**TASK STATEMENT**: Reproduce verbatim every line from the one that includes "What build123d script" to the closing line of the entries; omit everything before it.

**RECORD EXTRACTS**:
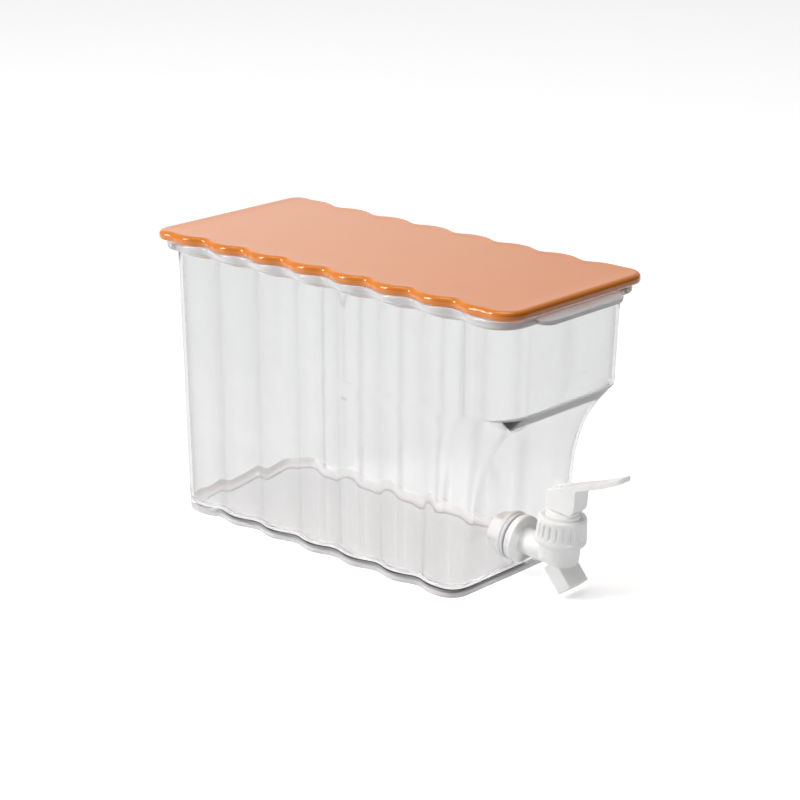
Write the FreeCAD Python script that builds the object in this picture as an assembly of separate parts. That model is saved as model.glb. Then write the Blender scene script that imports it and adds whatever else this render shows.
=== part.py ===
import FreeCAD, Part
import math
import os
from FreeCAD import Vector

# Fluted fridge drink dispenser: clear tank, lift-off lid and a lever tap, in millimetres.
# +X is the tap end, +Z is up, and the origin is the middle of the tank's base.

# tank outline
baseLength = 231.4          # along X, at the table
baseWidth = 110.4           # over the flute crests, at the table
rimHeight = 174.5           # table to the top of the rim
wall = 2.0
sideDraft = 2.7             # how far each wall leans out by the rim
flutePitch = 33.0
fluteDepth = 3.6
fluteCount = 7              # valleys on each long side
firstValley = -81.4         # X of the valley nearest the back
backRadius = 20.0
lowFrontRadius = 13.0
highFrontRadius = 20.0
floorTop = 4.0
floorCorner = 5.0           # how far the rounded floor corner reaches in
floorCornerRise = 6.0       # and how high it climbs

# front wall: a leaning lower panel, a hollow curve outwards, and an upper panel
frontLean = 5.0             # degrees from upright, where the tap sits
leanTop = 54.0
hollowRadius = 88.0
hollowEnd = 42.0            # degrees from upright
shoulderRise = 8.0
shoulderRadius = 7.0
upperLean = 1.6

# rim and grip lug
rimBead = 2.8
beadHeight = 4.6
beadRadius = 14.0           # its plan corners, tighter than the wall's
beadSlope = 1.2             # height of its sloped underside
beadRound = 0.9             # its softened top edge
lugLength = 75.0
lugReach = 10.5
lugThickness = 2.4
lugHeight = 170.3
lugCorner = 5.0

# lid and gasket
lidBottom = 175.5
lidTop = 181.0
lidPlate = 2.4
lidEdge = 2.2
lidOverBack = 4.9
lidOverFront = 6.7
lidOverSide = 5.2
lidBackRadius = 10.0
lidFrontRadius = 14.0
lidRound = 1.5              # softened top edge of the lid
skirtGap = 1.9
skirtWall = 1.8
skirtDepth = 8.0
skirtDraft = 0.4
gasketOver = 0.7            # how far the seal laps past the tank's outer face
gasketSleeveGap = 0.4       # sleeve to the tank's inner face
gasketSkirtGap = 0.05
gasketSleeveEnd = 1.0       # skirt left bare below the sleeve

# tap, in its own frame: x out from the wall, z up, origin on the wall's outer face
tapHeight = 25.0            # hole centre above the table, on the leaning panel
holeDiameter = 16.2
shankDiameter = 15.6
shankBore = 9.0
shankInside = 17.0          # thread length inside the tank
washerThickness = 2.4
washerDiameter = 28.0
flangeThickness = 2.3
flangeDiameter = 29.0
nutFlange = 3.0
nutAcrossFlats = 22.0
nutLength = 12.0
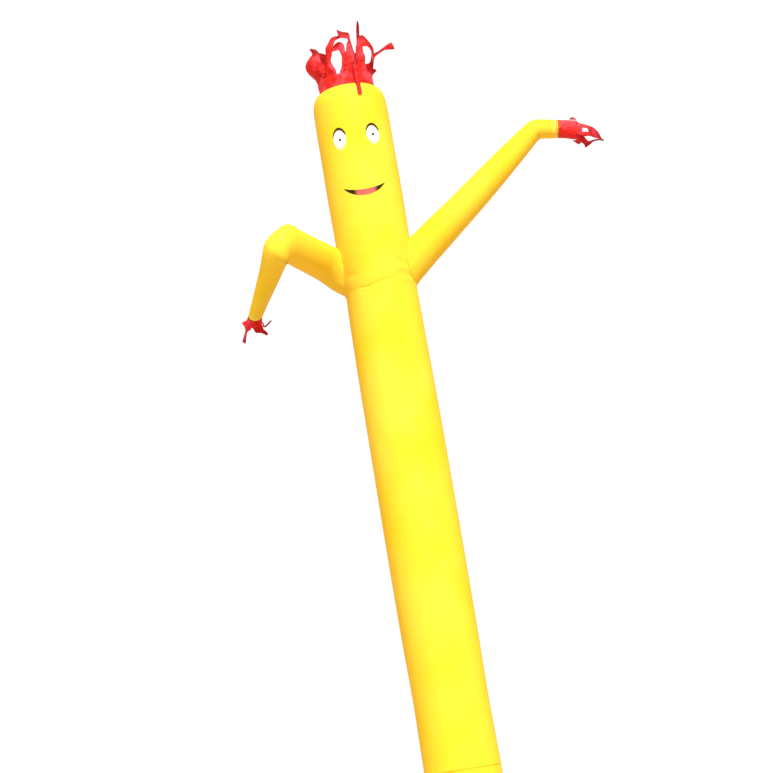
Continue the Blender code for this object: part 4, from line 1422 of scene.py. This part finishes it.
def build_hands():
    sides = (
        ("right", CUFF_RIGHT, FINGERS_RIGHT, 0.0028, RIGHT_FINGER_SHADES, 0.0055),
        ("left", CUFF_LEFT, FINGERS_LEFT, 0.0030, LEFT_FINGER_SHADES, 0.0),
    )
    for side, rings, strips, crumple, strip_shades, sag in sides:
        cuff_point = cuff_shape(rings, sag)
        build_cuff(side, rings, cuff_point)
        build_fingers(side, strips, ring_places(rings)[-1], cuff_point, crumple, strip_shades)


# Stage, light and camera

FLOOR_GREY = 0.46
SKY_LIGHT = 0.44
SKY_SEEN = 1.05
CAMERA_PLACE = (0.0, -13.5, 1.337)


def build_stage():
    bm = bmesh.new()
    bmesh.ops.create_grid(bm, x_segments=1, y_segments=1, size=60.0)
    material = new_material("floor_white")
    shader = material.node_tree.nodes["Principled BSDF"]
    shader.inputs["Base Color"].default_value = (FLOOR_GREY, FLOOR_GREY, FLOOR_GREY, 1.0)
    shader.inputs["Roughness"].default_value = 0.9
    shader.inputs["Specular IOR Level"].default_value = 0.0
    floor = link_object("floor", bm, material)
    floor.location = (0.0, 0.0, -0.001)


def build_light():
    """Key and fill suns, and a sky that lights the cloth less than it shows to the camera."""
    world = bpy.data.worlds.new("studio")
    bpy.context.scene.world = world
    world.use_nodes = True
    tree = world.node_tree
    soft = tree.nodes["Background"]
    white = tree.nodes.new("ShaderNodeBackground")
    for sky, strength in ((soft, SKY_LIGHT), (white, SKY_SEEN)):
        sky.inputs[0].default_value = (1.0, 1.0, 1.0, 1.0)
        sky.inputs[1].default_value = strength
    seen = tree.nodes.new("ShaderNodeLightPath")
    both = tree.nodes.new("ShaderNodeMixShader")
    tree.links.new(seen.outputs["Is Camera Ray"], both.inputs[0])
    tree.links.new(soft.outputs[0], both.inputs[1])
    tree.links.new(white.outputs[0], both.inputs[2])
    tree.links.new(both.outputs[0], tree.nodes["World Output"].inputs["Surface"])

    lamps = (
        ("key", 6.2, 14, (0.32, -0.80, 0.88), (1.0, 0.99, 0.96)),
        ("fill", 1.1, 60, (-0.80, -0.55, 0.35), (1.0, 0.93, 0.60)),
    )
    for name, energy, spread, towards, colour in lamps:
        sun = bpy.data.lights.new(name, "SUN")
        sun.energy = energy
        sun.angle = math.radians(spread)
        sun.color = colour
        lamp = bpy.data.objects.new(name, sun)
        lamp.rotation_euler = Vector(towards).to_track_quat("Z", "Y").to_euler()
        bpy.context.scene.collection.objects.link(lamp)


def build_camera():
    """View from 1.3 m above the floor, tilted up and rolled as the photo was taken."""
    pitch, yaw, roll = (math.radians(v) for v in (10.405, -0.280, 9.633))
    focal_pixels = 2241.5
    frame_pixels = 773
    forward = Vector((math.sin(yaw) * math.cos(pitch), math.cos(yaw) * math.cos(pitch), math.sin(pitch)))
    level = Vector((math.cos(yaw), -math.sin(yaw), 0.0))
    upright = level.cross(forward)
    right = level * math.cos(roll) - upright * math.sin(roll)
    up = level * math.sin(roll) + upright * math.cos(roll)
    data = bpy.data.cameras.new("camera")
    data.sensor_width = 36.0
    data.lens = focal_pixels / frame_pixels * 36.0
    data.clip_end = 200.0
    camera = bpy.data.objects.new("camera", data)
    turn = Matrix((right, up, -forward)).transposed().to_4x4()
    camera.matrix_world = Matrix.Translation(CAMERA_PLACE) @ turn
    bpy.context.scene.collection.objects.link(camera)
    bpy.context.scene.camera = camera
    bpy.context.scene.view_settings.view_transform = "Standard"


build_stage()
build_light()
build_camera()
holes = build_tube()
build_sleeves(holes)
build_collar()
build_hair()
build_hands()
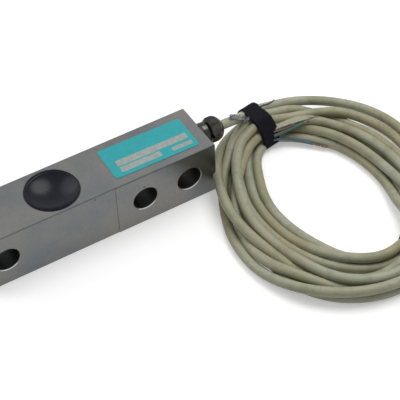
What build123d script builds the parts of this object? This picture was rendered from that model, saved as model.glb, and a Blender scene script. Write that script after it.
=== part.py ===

**FINISHED TASK**:
What build123d script builds the parts of this object? This picture was rendered from that model, saved as model.glb, and a Blender scene script. Write that script after it.
=== part.py ===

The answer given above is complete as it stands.